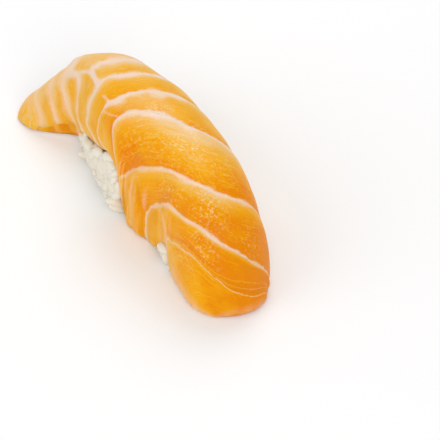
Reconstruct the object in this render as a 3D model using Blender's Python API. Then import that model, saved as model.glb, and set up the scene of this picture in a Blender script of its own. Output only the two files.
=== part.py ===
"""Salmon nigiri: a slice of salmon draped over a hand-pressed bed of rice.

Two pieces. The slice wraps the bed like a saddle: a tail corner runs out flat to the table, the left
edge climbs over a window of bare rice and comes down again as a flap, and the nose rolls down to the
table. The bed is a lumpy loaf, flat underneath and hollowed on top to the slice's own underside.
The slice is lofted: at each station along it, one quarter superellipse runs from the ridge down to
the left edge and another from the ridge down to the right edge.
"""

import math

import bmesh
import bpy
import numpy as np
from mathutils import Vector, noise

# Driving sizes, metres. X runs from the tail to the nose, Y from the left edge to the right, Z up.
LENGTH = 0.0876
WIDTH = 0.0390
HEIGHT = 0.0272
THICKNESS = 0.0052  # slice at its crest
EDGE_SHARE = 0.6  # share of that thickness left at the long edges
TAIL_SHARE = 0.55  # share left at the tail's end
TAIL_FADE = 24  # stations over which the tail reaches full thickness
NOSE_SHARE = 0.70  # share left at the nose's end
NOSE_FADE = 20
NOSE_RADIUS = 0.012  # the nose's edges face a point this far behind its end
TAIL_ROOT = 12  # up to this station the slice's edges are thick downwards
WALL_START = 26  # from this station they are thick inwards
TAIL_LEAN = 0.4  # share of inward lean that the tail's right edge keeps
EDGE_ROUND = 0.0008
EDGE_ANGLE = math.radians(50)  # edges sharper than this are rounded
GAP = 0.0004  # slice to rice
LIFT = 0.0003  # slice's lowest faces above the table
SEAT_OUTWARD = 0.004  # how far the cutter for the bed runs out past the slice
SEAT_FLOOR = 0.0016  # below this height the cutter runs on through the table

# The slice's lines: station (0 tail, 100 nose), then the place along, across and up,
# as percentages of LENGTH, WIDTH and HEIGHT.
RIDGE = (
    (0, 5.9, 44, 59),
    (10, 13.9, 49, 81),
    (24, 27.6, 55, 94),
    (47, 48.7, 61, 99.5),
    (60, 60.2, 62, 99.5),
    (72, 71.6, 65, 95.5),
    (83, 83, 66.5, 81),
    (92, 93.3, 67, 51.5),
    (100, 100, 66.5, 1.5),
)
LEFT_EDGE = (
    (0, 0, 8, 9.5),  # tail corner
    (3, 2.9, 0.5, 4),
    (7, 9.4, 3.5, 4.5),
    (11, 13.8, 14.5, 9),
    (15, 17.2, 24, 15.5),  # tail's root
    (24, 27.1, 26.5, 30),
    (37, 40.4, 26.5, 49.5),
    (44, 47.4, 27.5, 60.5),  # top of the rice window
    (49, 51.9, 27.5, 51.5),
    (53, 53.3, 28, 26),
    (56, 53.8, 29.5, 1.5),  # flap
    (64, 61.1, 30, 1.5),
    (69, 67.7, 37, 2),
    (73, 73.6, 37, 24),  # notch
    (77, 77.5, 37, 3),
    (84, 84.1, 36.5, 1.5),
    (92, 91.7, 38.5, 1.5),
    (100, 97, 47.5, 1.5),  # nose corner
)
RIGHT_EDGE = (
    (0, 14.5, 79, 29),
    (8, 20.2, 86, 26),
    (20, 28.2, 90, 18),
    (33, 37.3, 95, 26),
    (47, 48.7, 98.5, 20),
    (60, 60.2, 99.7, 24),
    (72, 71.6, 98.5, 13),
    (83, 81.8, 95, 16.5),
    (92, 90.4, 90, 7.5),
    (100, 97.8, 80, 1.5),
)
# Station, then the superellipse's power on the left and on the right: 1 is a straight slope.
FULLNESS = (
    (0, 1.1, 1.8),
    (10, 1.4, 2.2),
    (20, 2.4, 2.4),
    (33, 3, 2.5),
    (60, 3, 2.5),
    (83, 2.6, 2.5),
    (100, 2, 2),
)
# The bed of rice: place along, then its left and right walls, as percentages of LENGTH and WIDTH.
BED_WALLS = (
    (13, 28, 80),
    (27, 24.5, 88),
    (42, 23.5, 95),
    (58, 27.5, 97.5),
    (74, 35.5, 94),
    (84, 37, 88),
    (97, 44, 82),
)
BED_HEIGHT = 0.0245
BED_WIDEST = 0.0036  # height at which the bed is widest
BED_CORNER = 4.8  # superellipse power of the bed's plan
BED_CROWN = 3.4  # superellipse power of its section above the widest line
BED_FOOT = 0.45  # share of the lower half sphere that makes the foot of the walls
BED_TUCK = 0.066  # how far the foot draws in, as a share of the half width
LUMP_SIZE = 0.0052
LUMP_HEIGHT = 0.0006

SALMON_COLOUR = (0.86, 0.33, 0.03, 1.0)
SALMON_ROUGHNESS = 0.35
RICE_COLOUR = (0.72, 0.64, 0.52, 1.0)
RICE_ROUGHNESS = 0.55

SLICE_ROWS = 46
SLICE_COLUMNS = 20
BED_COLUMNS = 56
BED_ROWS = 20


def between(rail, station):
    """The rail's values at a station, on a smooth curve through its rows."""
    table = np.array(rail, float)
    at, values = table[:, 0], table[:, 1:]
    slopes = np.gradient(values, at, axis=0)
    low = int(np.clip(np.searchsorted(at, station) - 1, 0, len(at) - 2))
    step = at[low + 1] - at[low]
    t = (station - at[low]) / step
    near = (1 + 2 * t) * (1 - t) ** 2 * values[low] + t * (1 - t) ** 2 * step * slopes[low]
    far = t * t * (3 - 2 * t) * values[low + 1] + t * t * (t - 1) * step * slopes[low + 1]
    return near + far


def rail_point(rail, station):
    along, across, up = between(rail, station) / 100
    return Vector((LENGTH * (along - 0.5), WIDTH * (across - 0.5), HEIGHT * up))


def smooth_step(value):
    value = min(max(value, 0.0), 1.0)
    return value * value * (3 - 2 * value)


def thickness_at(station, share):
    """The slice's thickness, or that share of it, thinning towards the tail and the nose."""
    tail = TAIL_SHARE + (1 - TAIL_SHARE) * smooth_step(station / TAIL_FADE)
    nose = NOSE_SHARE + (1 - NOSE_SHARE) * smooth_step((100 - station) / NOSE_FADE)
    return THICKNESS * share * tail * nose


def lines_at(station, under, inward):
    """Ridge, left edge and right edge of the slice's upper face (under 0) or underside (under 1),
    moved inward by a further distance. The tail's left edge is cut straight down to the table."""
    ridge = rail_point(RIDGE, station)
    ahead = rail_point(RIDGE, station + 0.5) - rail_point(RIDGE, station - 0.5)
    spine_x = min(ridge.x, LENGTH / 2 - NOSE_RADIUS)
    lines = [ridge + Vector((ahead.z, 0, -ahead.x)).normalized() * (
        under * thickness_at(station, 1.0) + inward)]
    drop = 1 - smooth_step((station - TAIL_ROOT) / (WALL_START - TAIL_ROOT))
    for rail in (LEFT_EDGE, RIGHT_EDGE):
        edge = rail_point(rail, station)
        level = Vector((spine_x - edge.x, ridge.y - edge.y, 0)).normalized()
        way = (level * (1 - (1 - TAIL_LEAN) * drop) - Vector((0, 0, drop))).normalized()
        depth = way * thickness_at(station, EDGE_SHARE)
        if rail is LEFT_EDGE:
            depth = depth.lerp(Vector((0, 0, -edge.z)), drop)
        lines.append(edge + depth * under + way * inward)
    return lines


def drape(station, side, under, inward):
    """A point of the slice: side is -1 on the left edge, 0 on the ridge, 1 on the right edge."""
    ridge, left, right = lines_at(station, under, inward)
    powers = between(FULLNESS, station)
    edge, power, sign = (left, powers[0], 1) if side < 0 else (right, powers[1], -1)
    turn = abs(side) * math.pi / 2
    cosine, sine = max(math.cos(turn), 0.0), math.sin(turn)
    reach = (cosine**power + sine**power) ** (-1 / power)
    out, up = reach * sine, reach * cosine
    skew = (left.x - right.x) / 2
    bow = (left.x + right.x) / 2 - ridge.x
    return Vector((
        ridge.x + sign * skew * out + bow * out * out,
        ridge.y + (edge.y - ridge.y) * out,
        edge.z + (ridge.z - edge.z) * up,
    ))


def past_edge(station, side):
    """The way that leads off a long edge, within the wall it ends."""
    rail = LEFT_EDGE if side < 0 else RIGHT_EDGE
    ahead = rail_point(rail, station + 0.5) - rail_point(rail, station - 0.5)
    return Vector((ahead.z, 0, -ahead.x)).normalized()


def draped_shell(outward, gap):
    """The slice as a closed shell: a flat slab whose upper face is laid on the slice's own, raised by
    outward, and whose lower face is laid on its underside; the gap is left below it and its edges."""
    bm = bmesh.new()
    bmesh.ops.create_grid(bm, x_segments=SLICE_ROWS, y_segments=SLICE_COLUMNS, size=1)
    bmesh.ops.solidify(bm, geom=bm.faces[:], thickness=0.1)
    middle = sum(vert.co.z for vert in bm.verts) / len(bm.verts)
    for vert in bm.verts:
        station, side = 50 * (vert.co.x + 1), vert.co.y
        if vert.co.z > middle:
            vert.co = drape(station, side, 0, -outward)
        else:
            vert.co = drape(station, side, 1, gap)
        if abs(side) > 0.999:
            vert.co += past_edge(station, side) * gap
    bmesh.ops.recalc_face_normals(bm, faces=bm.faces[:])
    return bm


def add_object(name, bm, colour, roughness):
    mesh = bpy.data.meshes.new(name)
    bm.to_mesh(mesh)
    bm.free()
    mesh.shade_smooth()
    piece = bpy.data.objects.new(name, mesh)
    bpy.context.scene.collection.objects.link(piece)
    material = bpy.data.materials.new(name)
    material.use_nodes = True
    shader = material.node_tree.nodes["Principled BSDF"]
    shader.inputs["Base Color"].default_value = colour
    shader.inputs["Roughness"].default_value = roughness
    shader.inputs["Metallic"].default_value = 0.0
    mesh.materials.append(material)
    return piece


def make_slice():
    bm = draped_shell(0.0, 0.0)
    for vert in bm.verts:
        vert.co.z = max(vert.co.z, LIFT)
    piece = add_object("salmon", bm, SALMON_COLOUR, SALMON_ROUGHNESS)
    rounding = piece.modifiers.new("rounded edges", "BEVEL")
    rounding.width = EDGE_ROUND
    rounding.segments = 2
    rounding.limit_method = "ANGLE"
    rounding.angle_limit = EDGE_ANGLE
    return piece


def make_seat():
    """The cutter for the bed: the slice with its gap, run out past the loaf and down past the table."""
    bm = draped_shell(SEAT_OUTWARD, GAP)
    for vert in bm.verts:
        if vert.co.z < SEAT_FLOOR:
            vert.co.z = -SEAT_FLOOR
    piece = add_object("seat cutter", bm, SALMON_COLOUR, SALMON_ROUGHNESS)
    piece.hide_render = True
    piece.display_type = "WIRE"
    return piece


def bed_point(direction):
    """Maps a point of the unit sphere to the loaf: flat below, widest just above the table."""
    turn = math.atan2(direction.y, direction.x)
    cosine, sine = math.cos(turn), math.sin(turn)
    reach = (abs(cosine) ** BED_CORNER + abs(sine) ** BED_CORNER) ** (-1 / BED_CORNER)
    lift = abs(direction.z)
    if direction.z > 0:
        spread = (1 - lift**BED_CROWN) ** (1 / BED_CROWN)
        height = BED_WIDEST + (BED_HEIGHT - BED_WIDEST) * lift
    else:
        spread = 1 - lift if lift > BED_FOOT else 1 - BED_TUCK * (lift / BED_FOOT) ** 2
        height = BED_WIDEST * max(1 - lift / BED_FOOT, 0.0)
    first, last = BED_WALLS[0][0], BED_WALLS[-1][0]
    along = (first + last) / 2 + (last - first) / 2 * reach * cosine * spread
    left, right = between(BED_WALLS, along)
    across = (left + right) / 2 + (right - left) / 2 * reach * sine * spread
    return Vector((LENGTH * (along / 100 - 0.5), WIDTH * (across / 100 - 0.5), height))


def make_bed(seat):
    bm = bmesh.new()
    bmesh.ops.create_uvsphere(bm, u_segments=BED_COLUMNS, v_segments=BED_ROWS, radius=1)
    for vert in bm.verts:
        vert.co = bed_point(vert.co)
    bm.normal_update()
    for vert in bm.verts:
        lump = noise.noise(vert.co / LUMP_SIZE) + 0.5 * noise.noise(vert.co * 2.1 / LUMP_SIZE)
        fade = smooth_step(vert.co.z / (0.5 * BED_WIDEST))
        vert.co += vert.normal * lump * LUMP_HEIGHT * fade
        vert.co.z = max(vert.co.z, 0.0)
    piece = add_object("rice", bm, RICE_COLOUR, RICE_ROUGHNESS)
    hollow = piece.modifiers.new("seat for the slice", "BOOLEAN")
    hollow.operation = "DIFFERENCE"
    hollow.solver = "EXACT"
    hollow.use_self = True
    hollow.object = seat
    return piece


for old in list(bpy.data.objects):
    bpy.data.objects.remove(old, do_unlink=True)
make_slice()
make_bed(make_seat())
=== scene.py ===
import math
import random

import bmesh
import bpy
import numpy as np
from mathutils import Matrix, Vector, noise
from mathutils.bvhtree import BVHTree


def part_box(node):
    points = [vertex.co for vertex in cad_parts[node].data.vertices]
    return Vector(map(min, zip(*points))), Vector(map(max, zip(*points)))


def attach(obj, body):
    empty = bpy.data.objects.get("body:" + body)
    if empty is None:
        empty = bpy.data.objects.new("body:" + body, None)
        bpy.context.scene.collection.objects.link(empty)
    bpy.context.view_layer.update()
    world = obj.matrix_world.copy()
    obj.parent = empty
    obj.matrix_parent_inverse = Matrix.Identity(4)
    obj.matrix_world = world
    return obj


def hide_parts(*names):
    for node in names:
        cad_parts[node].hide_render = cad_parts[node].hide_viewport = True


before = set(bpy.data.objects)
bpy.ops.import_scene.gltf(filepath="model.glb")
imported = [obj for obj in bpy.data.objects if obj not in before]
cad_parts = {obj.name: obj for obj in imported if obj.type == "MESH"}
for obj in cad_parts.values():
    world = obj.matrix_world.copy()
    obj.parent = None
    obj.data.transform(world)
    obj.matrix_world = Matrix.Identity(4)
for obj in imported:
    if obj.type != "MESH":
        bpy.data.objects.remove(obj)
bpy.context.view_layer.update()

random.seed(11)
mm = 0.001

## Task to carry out
Starting with the line that contains "vert.co.z = max(vert.co.z, 0.0)", repeat each line exactly, and stop once the line that contains "points = [vertex.co" has been repeated.

## Solved exercise
        vert.co.z = max(vert.co.z, 0.0)
    piece = add_object("rice", bm, RICE_COLOUR, RICE_ROUGHNESS)
    hollow = piece.modifiers.new("seat for the slice", "BOOLEAN")
    hollow.operation = "DIFFERENCE"
    hollow.solver = "EXACT"
    hollow.use_self = True
    hollow.object = seat
    return piece


for old in list(bpy.data.objects):
    bpy.data.objects.remove(old, do_unlink=True)
make_slice()
make_bed(make_seat())
=== scene.py ===
import math
import random

import bmesh
import bpy
import numpy as np
from mathutils import Matrix, Vector, noise
from mathutils.bvhtree import BVHTree


def part_box(node):
    points = [vertex.co for vertex in cad_parts[node].data.vertices]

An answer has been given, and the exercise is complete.